Husain Dalwai (born 15 February 1943) is an Indian politician from Indian National Congress party.

Dalwai is a trade unionist, journalist and writer by profession. He represented Congress Party in Maharashtra Legislative Council from 1998 to 2003. During this term, he was also a minister from Oct 1999 to March 2001. In June 2010 he was again elected to Maharashtra Legislative Council from Indian National Congress; his term lasted until August 2011. He was elected from Maharashtra to the Rajya Sabha, the upper house of the Parliament from 2011 to 2014. He was elected to Rajya Sabha for second term from Maharashtra, from April 2014 to April 2020.

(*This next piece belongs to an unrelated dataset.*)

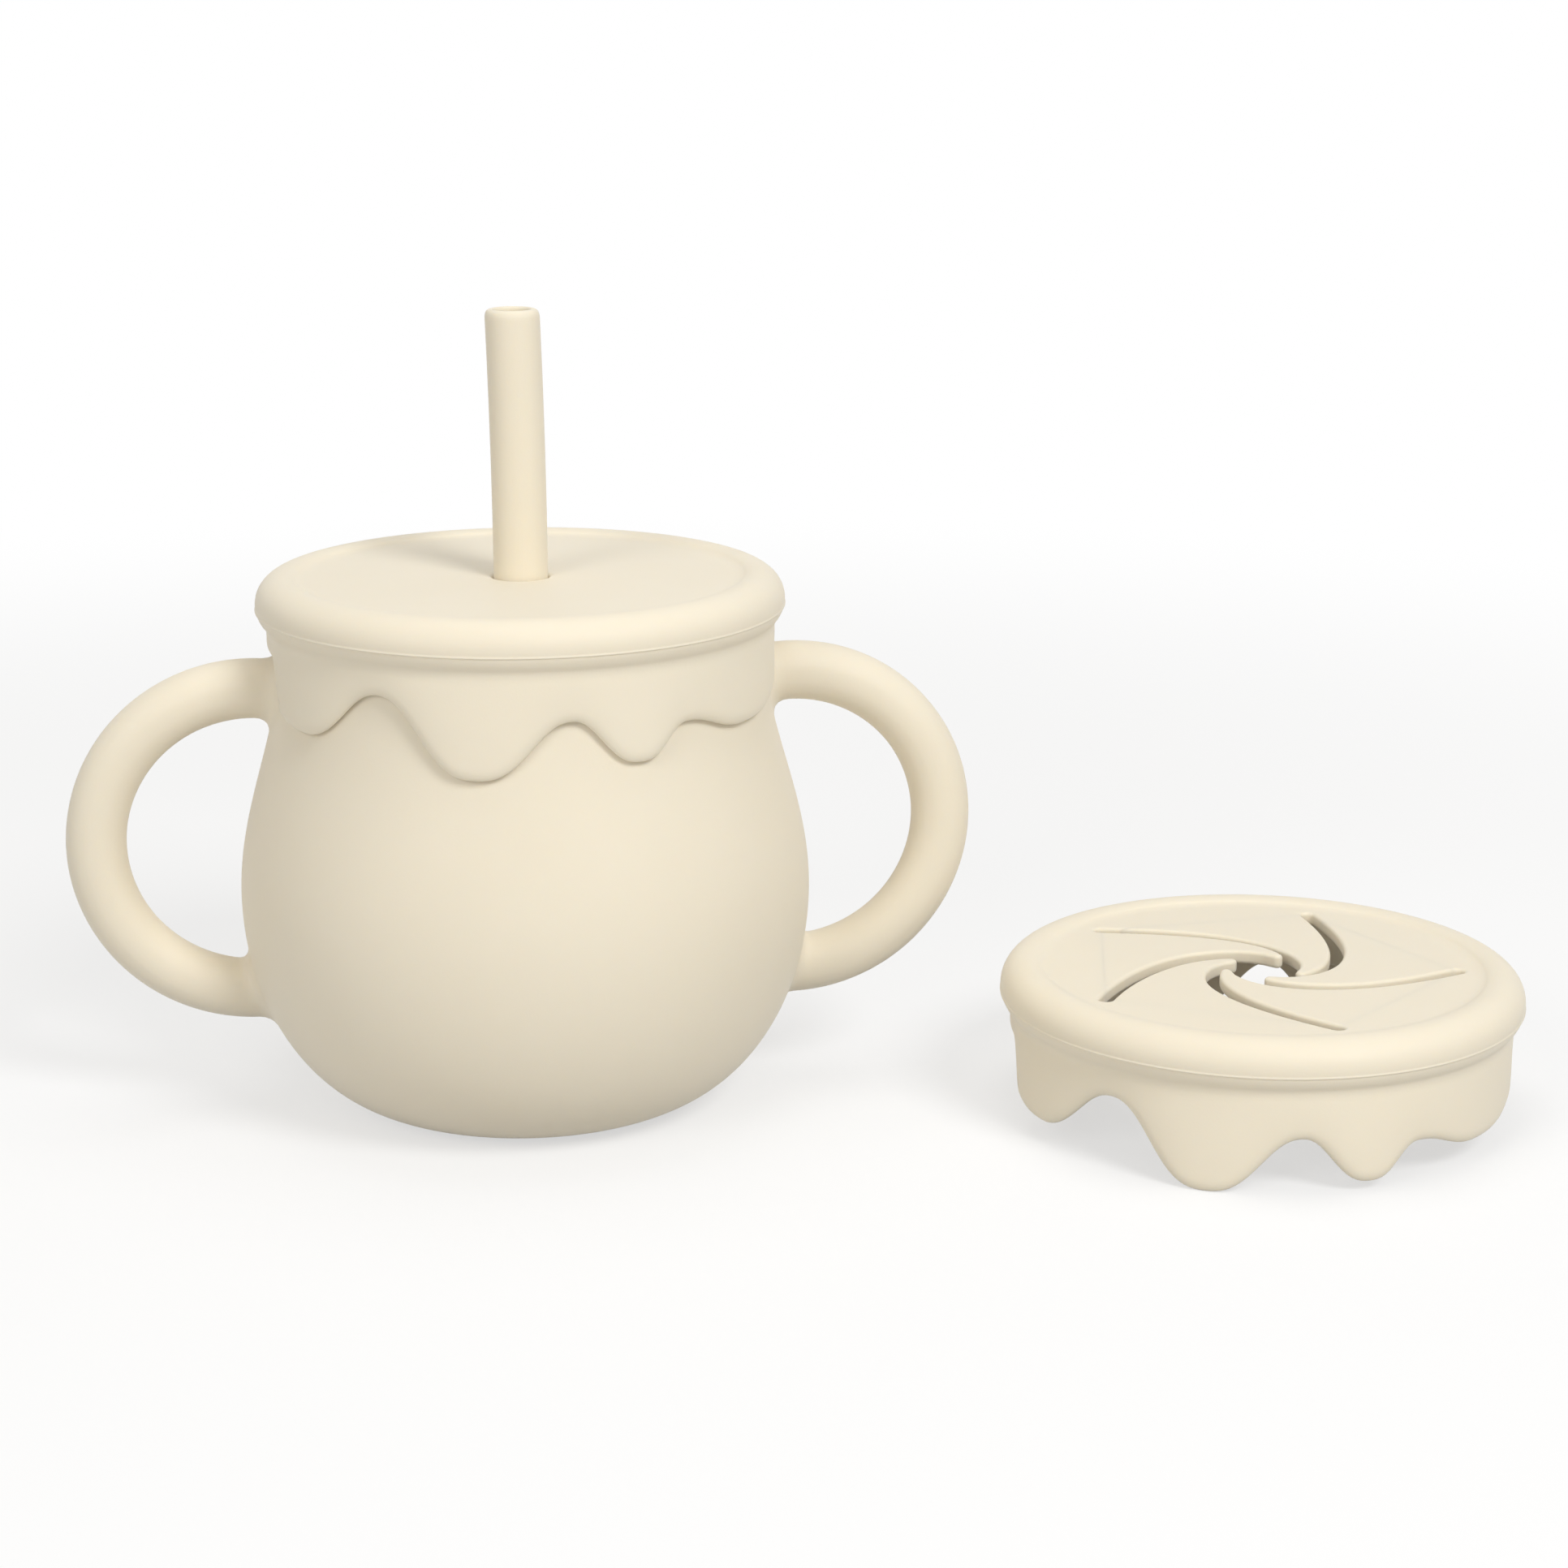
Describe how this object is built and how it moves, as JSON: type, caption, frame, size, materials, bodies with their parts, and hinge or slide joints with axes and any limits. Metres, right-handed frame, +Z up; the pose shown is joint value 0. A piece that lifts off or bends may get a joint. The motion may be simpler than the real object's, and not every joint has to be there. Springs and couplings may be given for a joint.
{
  "type": "toddler snack container",
  "caption": "Soft silicone snack and drink cup with loop handles, a straw lid in place, and a spare snack lid with flexible spiral flaps beside it.",
  "frame": {"origin": "centre of the flat that the pot stands on", "axes": "+Z up along the pot's axis, X from the left handle to the right one, +Y away from the front"},
  "size_m": [0.2308, 0.1137, 0.128],
  "materials": {
    "cup_silicone": "matte, moulded",
    "lid_silicone": "matte, moulded",
    "straw_silicone": "matte, extruded"
  },
  "bodies": {
    "cup": {"cup_pot": "cup_silicone", "left_handle": "cup_silicone", "right_handle": "cup_silicone"},
    "straw_lid": {"straw_lid": "lid_silicone"},
    "straw": {"straw": "straw_silicone"},
    "snack_lid": {"snack_lid": "lid_silicone"},
    "snack_flap_1": {"snack_flap_1": "lid_silicone"},
    "snack_flap_2": {"snack_flap_2": "lid_silicone"},
    "snack_flap_3": {"snack_flap_3": "lid_silicone"},
    "snack_flap_4": {"snack_flap_4": "lid_silicone"},
    "snack_flap_5": {"snack_flap_5": "lid_silicone"}
  },
  "joints": [
    {"name": "straw_lid_lift", "type": "slide", "parent": "cup", "child": "straw_lid", "axis": [0, 0, 1], "range_m": [0, 0.1]},
    {"name": "straw_slide", "type": "slide", "parent": "straw_lid", "child": "straw", "axis": [0, 0, 1], "range_m": [-0.003, 0.066]},
    {"name": "snack_lid_lift", "type": "slide", "parent": "cup", "child": "snack_lid", "axis": [0, 0, 1], "range_m": [0, 0.1]},
    {"name": "snack_flap_1_bend", "type": "hinge", "parent": "snack_lid", "child": "snack_flap_1", "pos_m": [0.13931, -0.01611, 0.0221], "axis": [0.3907, -0.9205, 0], "range_deg": [-35, 42], "stiffness_Nm_per_rad": 0.05},
    {"name": "snack_flap_2_bend", "type": "hinge", "parent": "snack_lid", "child": "snack_flap_2", "pos_m": [0.11379, -0.00077, 0.0221], "axis": [0.9962, 0.0872, 0], "range_deg": [-35, 42], "stiffness_Nm_per_rad": 0.05},
    {"name": "snack_flap_3_bend", "type": "hinge", "parent": "snack_lid", "child": "snack_flap_3", "pos_m": [0.09133, -0.0203, 0.0221], "axis": [0.225, 0.9744, 0], "range_deg": [-35, 42], "stiffness_Nm_per_rad": 0.05},
    {"name": "snack_flap_4_bend", "type": "hinge", "parent": "snack_lid", "child": "snack_flap_4", "pos_m": [0.10296, -0.0477, 0.0221], "axis": [-0.8572, 0.515, 0], "range_deg": [-35, 42], "stiffness_Nm_per_rad": 0.05},
    {"name": "snack_flap_5_bend", "type": "hinge", "parent": "snack_lid", "child": "snack_flap_5", "pos_m": [0.13261, -0.04511, 0.0221], "axis": [-0.7547, -0.6561, 0], "range_deg": [-35, 42], "stiffness_Nm_per_rad": 0.05}
  ]
}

His brother was Hamid Dalwai.

==Positions held==
In Parliament, Mr. Dalwai served on the following committees:
- Member, Committee on Rural Development (Aug. 2011- Aug. 2012)
- Member, Central Advisory Committee for the National Cadet Corps (Dec. 2011 - Dec. 2013)
- Member, Committee on Railways (Aug. 2012 - May 2014)
- Member, Committee on Petitions April 2014 (May 2013 - Sept. 2014)
- Member, Committee on Urban Development (Sept. 2014 – present)
- Member, Committee on Government Assurances (Sept. 2014 – present)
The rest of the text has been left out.